En 2017, 15364 scientifiques internationaux (l’Union of Concern Scientist) rédigent l’embarrassant et alternatif « The World Scientists Warming to Humanity »(1). Cet Avertissement réaffirme le risque sécuritaire de la dégradation de l’environnement et s’inscrit à la suite de l’échec du rapport Meadows (2).

En décembre 2018, l’astrophysicien H. Dole interviewe son confrère T. X. Thuan (3), qui, « face au réchauffement global qui menace notre planète », invite à participer à une « pétition citoyenne ».

Les prises de parole des spécialistes montent en puissance. Celle de J-P Van Ypersele, Docteur en Physique et ancien Directeur du GIEC (4), à l’appui de résultats satellitaires, est particulièrement remarquée.

Les experts sortent de leur réserve pour pousser un cri d’alarme. Les scientifiques seraient-ils désormais des activistes pour le climat ?

Les réflexions actuelles sur le changement climatique sont en réalité le fruit d’un long cheminement d’observations et de confrontations scientifiques ayant trouvé son aboutissement dans l’ingénierie spatiale. La lutte contre le réchauffement climatique est donc par définition le “fait” des scientifiques. Et aujourd’hui, cette lute se déroule depuis l’espace.

LA PRE-HISTOIRE DE LA SCIENCE DU CLIMAT

Vers 350 av. J.-C., Aristote s’interroge sur les phénomènes atmosphériques dans Les Météorologiques.

Les travaux d’après les grandes découvertes de 1492, financés par les royautés ou la papauté et concernant l’acclimatation de l’homme, permettent l’émergence de la notion d’historicité du climat, bien qu’ils soient une consécration de assèchement des zones humides et du réchauffement de zones glaciales par déforestation et mise en place de nouvelles cultures agricoles et donc sédentarisation et colonisation (textes du Père Biard, de Samuel de Champlain sur La Nouvelle France).

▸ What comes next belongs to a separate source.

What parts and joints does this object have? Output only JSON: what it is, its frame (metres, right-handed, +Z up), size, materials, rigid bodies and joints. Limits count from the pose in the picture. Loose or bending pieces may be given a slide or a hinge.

Au XVIIIe siècle, c’est dans le contexte des grandes intempéries qui frappent l’Europe que Buffon s’exprime ainsi : « l’homme a le pouvoir et même le devoir moral de modifier les influences du climat qu’il habite » (Les époques de la nature, 1778).

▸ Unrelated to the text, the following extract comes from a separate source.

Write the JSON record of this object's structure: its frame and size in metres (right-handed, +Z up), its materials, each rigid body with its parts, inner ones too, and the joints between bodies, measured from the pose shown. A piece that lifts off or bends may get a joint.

RIEN NE SE PERD, RIEN NE CRÉE, TOUT SE TRANSFORME

Progressivement, naissent la météorologie puis la climatologie, nouvelles disciplines qui gagnent leurs galons au cours de la longue révolution scientifique qui débute au XVIe siècle et au cours de laquelle les physiciens, astrophysiciens, chimistes, etc., conçoivent la méthode expérimentale comme argument d’autorité, dans une quête de validité universelle tant au niveau de lois physiques que de l’instrumentation.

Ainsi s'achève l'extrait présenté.